We have only begun to feel the weight of what Trump’s gender definition proposal could potentially mean for LGBTTQQIAAP individuals, but we cannot succumb to it and allow it to inhibit our ability to move forward. Instead, here are 5 proactive steps individuals can take to lift up the LGTBQ+ community and push back on any further attacks against their ability to live full lives autonomously and protected against discrimination.

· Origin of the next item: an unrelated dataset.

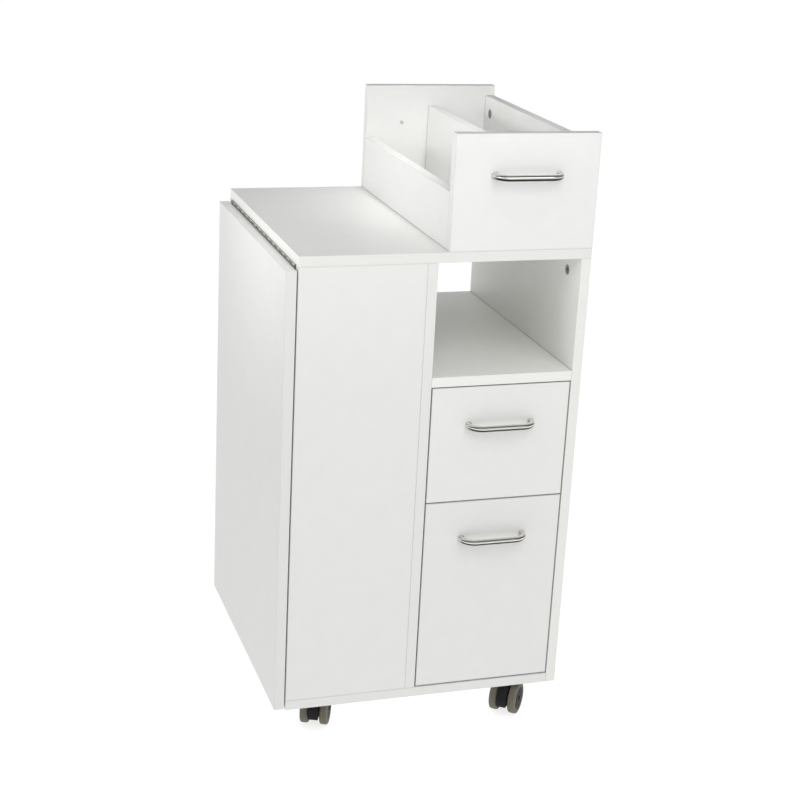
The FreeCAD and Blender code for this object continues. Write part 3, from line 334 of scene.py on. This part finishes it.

Early voting has already begun in a lot of states and voter registration deadlines are still open for a few as well. If you’re not sure when the deadline ends for your state, check out the Voter Registration Deadlines for every state at vote.org. If you’ve already registered but are unsure if your state allows early voting, see the full list of states that allow early voting here. Perhaps one of the most important things we can do as allies is support politicians that are proponents of the Equality Act.
2. Educate Yourself.
Without context, the very sight of the #WontBeErased signs and articles filled us with so much sadness that we weren't even sure how to conceptualize our feelings into words—a rare occurrence. But we started doing research, starting with Title IX, trying to put all of this into context and glean any useful information we could to truly understand what was at stake.

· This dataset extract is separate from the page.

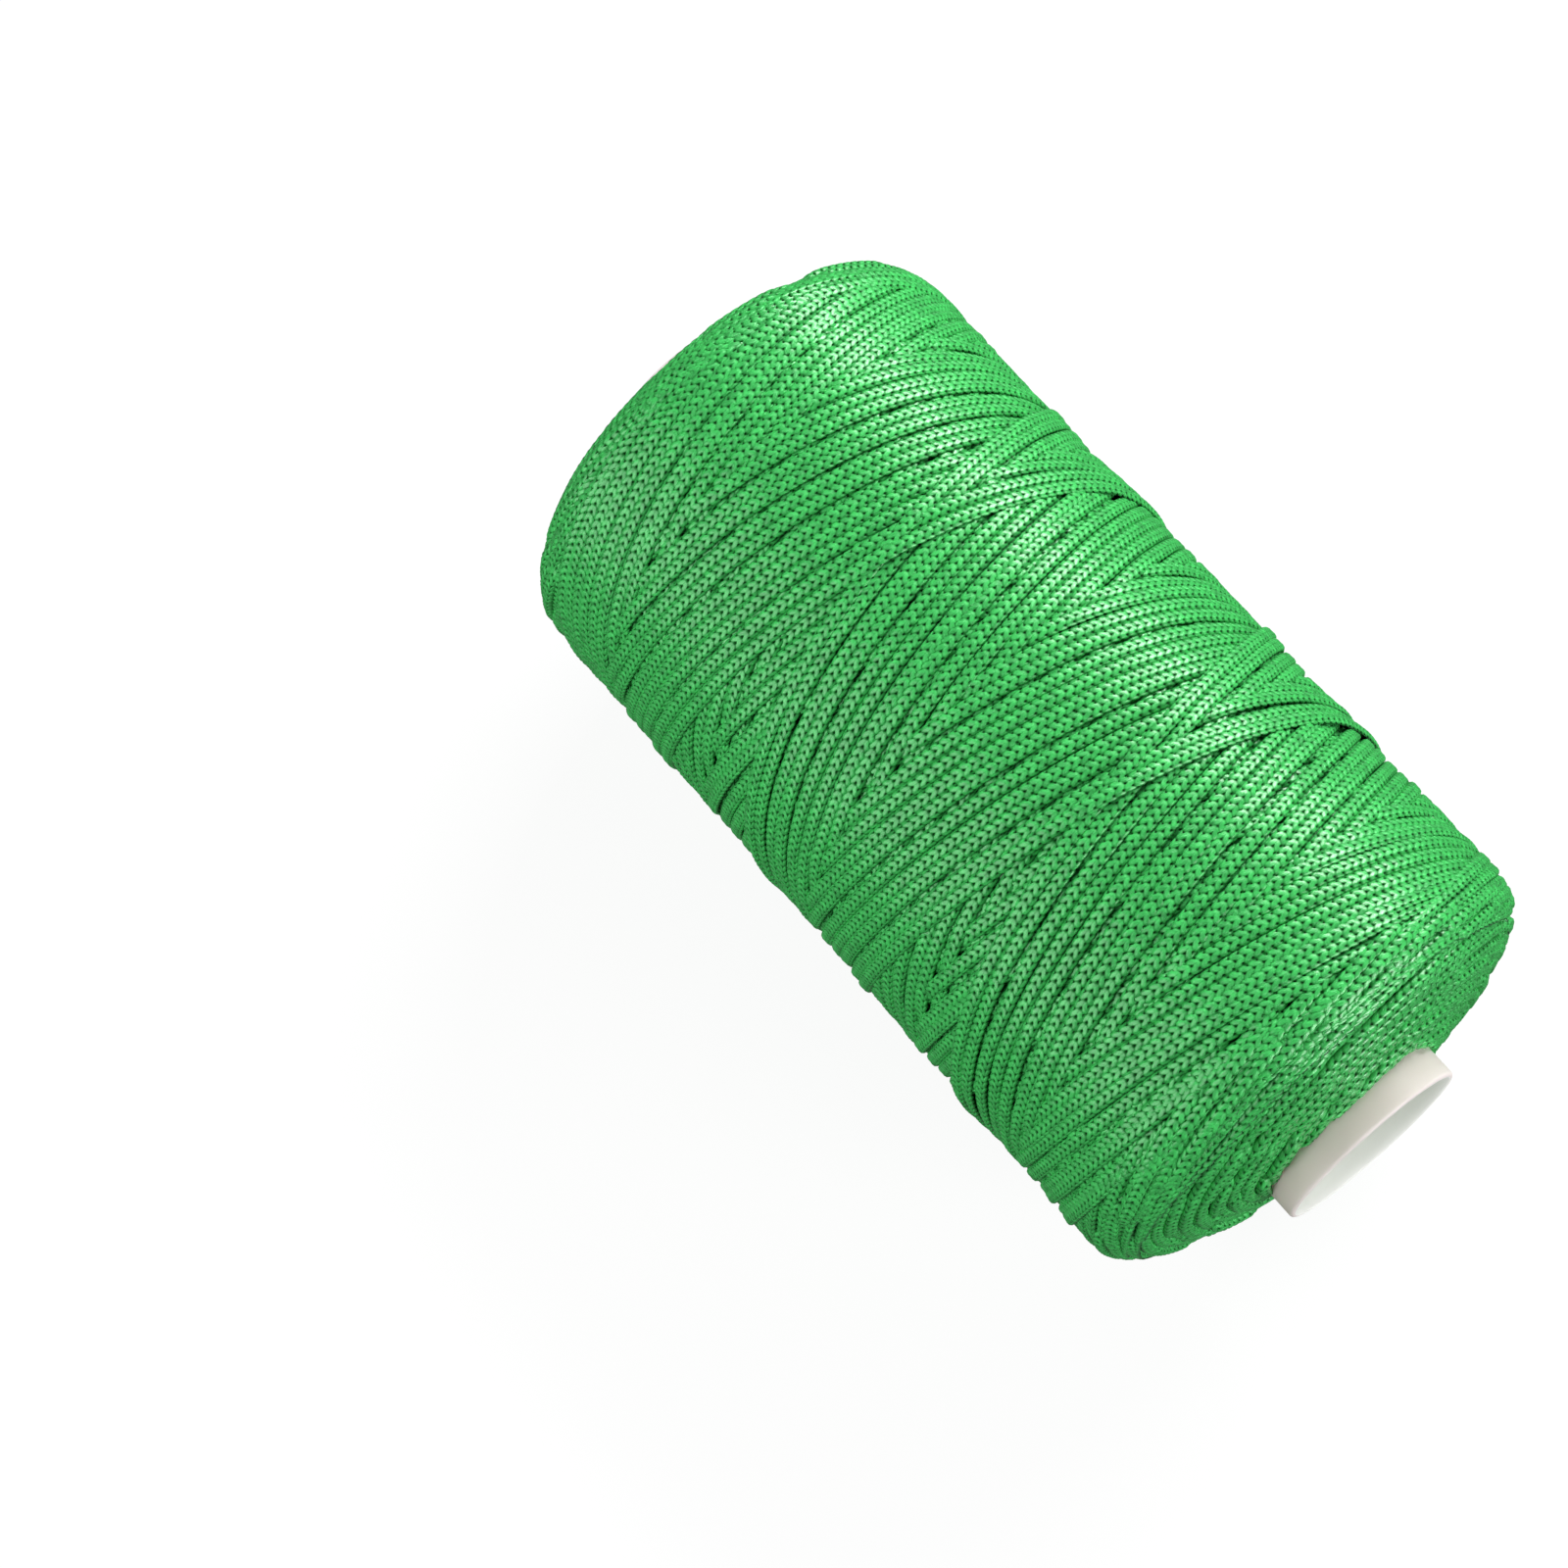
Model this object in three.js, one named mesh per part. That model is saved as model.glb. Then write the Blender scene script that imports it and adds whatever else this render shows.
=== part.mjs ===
// Spool of braided fishing line: a plastic winding tube that carries one continuous
// braided nylon line, cross-wound into a package with domed ends.
// Millimetres, +Z up. The spool lies on its side, with its axis along Y.
import * as THREE from 'three';

// Wound package
const PACKAGE_RADIUS = 43;
const PACKAGE_HALF_LENGTH = 80.4; // measured where the line meets the tube
const END_SLOPE = 0.21; // fall of the end face for each millimetre outwards
const SHOULDER_DEPTH = 12.5; // length of the rounded shoulder between end face and side
const SHOULDER_POWER = 4; // superellipse exponent of the shoulder

// Winding tube
const TUBE_HALF_LENGTH = 85;
const TUBE_OUTER_RADIUS = 16.6;
const TUBE_BORE_RADIUS = 14.6;
const RIM_CHAMFER = 0.4;

// Winding layers of the one continuous line, from the tube outwards
const LAYER_GAP = 0.3;
const LAYERS = [
  { name: 'line_anchor_turns', outerRadius: 19.4 },
  { name: 'line_inner_layers', outerRadius: 27.0 },
  { name: 'line_middle_layers', outerRadius: 34.6 },
  { name: 'line_outer_layers', outerRadius: PACKAGE_RADIUS },
];

const SIDES = 48; // facets around the axis, one of them flat on the ground
const ARC_STEPS = 5; // steps along each layer's share of the end curve

const tubePlastic = () =>
  new THREE.MeshStandardMaterial({ color: 0xc9c5c0, roughness: 0.35, metalness: 0 });
const braidedNylon = () =>
  new THREE.MeshStandardMaterial({ color: 0x3fae59, roughness: 0.55, metalness: 0 });

// A ring turned about Y. The profile runs up the outside, inwards over the top,
// down the inside and back out, and closes on itself.
function turned(name, profile, material) {
  const closed = [...profile, profile[0]];
  const geometry = new THREE.LatheGeometry(closed, SIDES, Math.PI / SIDES);
  const mesh = new THREE.Mesh(geometry, material);
  mesh.name = name;
  return mesh;
}

// Half length of the package at a radius: a sloping end face that rolls over
// into the side along a superellipse.
function halfLengthAt(radius) {
  const outward = (radius - TUBE_OUTER_RADIUS) / (PACKAGE_RADIUS - TUBE_OUTER_RADIUS);
  const roll = 1 - (1 - outward ** SHOULDER_POWER) ** (1 / SHOULDER_POWER);
  return PACKAGE_HALF_LENGTH - END_SLOPE * (radius - TUBE_OUTER_RADIUS) - SHOULDER_DEPTH * roll;
}

// Radii from the outside of a layer to its inside, closer together where the
// end curve is steep.
function radiiAcross(innerRadius, outerRadius) {
  const span = PACKAGE_RADIUS - TUBE_OUTER_RADIUS;
  const angleOf = (radius) =>
    Math.acos(((radius - TUBE_OUTER_RADIUS) / span) ** (SHOULDER_POWER / 2));
  const [start, stop] = [angleOf(outerRadius), angleOf(innerRadius)];
  return Array.from({ length: ARC_STEPS + 1 }, (_, step) => {
    const angle = start + ((stop - start) * step) / ARC_STEPS;
    return TUBE_OUTER_RADIUS + span * Math.cos(angle) ** (2 / SHOULDER_POWER);
  });
}

function windingLayer(name, innerRadius, outerRadius) {
  const radii = radiiAcross(innerRadius, outerRadius);
  const upperEnd = radii.map((radius) => new THREE.Vector2(radius, halfLengthAt(radius)));
  const lowerEnd = upperEnd.map((point) => new THREE.Vector2(point.x, -point.y)).reverse();
  return turned(name, [...upperEnd, ...lowerEnd], braidedNylon());
}

function windingTube() {
  const inner = TUBE_BORE_RADIUS;
  const outer = TUBE_OUTER_RADIUS;
  const edge = TUBE_HALF_LENGTH;
  const profile = [
    new THREE.Vector2(outer, -edge + RIM_CHAMFER),
    new THREE.Vector2(outer, edge - RIM_CHAMFER),
    new THREE.Vector2(outer - RIM_CHAMFER, edge),
    new THREE.Vector2(inner + RIM_CHAMFER, edge),
    new THREE.Vector2(inner, edge - RIM_CHAMFER),
    new THREE.Vector2(inner, -edge + RIM_CHAMFER),
    new THREE.Vector2(inner + RIM_CHAMFER, -edge),
    new THREE.Vector2(outer - RIM_CHAMFER, -edge),
  ];
  return turned('core_tube', profile, tubePlastic());
}

const spool = new THREE.Group();
spool.add(windingTube());
let innerRadius = TUBE_OUTER_RADIUS + LAYER_GAP;
for (const { name, outerRadius } of LAYERS) {
  spool.add(windingLayer(name, innerRadius, outerRadius));
  innerRadius = outerRadius + LAYER_GAP;
}
spool.position.z = PACKAGE_RADIUS * Math.cos(Math.PI / SIDES); // facet on the ground

export default spool;
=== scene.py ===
import math

import bpy
import numpy as np
from mathutils import Matrix, Vector


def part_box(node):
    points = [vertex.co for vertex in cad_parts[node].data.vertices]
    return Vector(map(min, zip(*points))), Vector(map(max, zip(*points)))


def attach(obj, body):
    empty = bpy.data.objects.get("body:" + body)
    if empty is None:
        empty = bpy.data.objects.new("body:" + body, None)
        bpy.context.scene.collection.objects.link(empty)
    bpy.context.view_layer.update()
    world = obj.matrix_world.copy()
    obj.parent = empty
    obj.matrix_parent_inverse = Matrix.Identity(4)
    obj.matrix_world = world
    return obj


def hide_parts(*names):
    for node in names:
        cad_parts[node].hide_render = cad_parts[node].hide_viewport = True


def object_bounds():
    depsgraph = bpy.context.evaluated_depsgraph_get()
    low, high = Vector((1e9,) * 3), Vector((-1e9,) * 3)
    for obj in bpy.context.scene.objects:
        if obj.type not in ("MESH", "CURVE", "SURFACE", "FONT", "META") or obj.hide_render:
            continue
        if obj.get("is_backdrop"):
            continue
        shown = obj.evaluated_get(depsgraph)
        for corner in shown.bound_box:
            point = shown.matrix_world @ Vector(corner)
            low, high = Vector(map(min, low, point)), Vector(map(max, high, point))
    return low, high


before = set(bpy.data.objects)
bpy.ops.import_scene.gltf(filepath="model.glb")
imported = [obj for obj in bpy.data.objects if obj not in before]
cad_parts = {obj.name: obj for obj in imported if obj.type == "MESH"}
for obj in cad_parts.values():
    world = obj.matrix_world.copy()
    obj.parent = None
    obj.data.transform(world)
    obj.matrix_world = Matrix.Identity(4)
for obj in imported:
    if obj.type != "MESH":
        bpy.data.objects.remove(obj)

CAD_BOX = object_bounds()

# --- Sizes, in metres, worked out from the frame --------------------------------------

line_low, line_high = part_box("line_outer_layers")
core_low, core_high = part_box("line_anchor_turns")
tube_low, tube_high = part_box("core_tube")

AXIS_HEIGHT = (line_low[2] + line_high[2]) / 2
PACKAGE_RADIUS = (line_high[0] - line_low[0]) / 2
PACKAGE_HALF = (core_high[1] - core_low[1]) / 2
TUBE_RADIUS = (tube_high[0] - tube_low[0]) / 2
TUBE_HALF = (tube_high[1] - tube_low[1]) / 2
TUBE_WALL = 0.0020
TUBE_ROUNDING = 0.0006

CORD_WIDTH = 0.00240  # flattened by the winding tension
CORD_THICKNESS = 0.00118
FLATNESS = 2.6  # power of the flattened section's outline: 2 would be an ellipse
STITCH = 0.0016  # length of one stitch of the braid
STITCH_RINGS = 4  # cross-sections along one stitch
BRAID_COLUMNS = 4  # columns of stitches on the side that shows
RELIEF = 0.00022  # depth of the braid's stitches
SECTIONS_PER_OBJECT = 6500  # about this many cross-sections of line in one object

# The braid's height, from 1 on top of a yarn: it falls towards the valleys between
# stitches and the grooves between columns, and has small holes where the two meet
ZIGZAG = 0.5  # how far a row of stitches zigzags along the line, in stitches
VALLEY_DEPTH = 0.50
GROOVE_DEPTH = 0.22
HOLE_BY_GROOVE = 0.4  # the holes begin here, from 0 mid column to 1 in the groove,
HOLE_BY_VALLEY = 0.22  # and here, in stitches from the middle of a yarn
HOLE_DEPTH = 0.7
DEEPER_IN_MIDDLE = 0.1  # more depth for the holes along the middle of the line

# Winding: the line is laid in strokes from end to end and back, and each return
# lands one line width further round.
TURNS_PER_STROKE = 3
CORDS_PER_PITCH = 20
REVERSAL_ROUNDING = 1.1  # radians over which the line turns back at an end
LAYERS_SHOWN = 2
LAYER_STEP = 0.0024  # growth in radius of one full layer
PLACING_JITTER = 0.15  # unevenness of the spacing, in line widths
WANDER = 0.06  # unevenness along a stroke, in line widths before smoothing
WANDER_LENGTH = 60  # and how long its waves are, in columns of the height map
END_SPREAD = 0.00025  # unevenness of the places where the line turns back
SHOULDER_SINK = 0.0010  # how much lower the strokes run where the arcs of the end cover them
SHOULDER_BLEND = 0.004  # distance along the axis over which they sink
DRAPE_SMOOTHING = 0.0015  # how gently the layers are pressed into the package's profile
STACKING = (0.80, 0.35)  # how proud the turns stand, on the side and by the ends
STACKING_BAND = (0.046, 0.064)  # distance along the axis over which that changes
LINE_STIFFNESS = 0.004  # how far the taut line bridges over hollows
BEARING = 0.38  # the line rests on what is this near its middle, in line widths:
BEDDING = (0.55, 0.45)  # shares of the mean height and of the highest point there
LEAN_KEPT = 0.7  # share of the lean of what is under it that the line takes on
WOUND_LEAN = 0.4  # the most it leans as wound, edge to edge, in line widths
DRAPED_LEAN = 0.6  # and once the layers are pressed into shape
REVERSAL_BULK = 0.2  # share of its thickness that the line adds where it turns back
TUCK = 0.0025  # how far each stretch that shows runs on out of sight
TAIL_ANGLE = 2.3  # the end of the line runs round the far shoulder,
TAIL_SINK = 0.003  # where it is tucked under
TAIL_TUCK = 0.3  # over this angle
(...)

Learning about Title IX lead us to information about the Equality Act, a bill that is currently in the House of Representatives and has 98 cosigners, 96 Democrats and 2 Republicans. If passed, the act would amend civil rights laws to include gender identity and sexual orientation alongside race, color, religion, disability, veteran status, and nationality to name a few of the characteristics currently protected from discrimination on a daily basis by Title IX. This would ensure that trans individuals could not be discriminated against on the basis of sex from federal funding, housing, protection in public spaces, employers, etc, the same way any cisgender person is protected in these spaces from discrimination on the bases of their sex. Read more about the Equality Act here, make a donation to the HRC, and call your representatives to urge them to support this bill. Be relentless. Be loud.
3. Stay Informed.
One of the reasons we currently find ourselves in this political purgatory is due to the fact that midterm participation in previous years had been extremely low. We'll admit that we have been complacent in the past and regret it. Staying informed, even at the most moderate level, and turning to reliable news sources for current events will help all of us better understand the political climate of our country and make decisions based on facts, not salacious headlines. BBC, The Economist, Politico, and Foreign Affairs, to name a few, have all been touted for their devotion to factual storytelling and are relatively reliable sources for learning about the latest news coming out of Washington and global current events, as well. The ACLU is another great resource for staying up to date on civil rights and various advocacy initiatives taking place across the country. Of course, there is always the option to donate to them, as well.
4. Diversify Your Media.
When the new begins to drag us to a dark place, as it is liable to do nowadays, escaping into our favorite TV shows and re-watching our favorite movies can be an act of complacency as much as it can be an act of self-care. If the news get to be too much, seek out the stories of those we seldom hear. Publications like Them and Broadly and podcasts like Queery and Homophilia are four great places to find honest, occasionally lighthearted, stories about gender and identity. And who knows, after listening to a few episodes or reading some personal essays, you might be led to other great stories by other amazing, queer and trans artists that might have been more difficult to come across on mainstream media outlets.
5. Be Present.
On Sunday evening, when Trump’s memo was leaked, calls to the Trans Lifeline hotline doubled. With so many livelihoods threatened by this careless rhetoric, and the justifiable fear trans and gender-nonconforming people are feeling today and have always felt in the past, it is imperative for cisgender and heteronormative individuals to be present, volunteer and occupy spaces in protest as often as possible. Conduct research with sources like VolunteerMatch and GLAAD to discover local opportunities that allow you to be physically present and then make an effort to participate in protests, canvassing, or any other event that will support the LGBTQ+ community. Being an ally means more than listening to a podcast or furrowing an eyebrow at an ugly headline, we must be willing to put in the work and actively demonstrate that we are all in this fight together. LGTBQ+ rights are civil rights.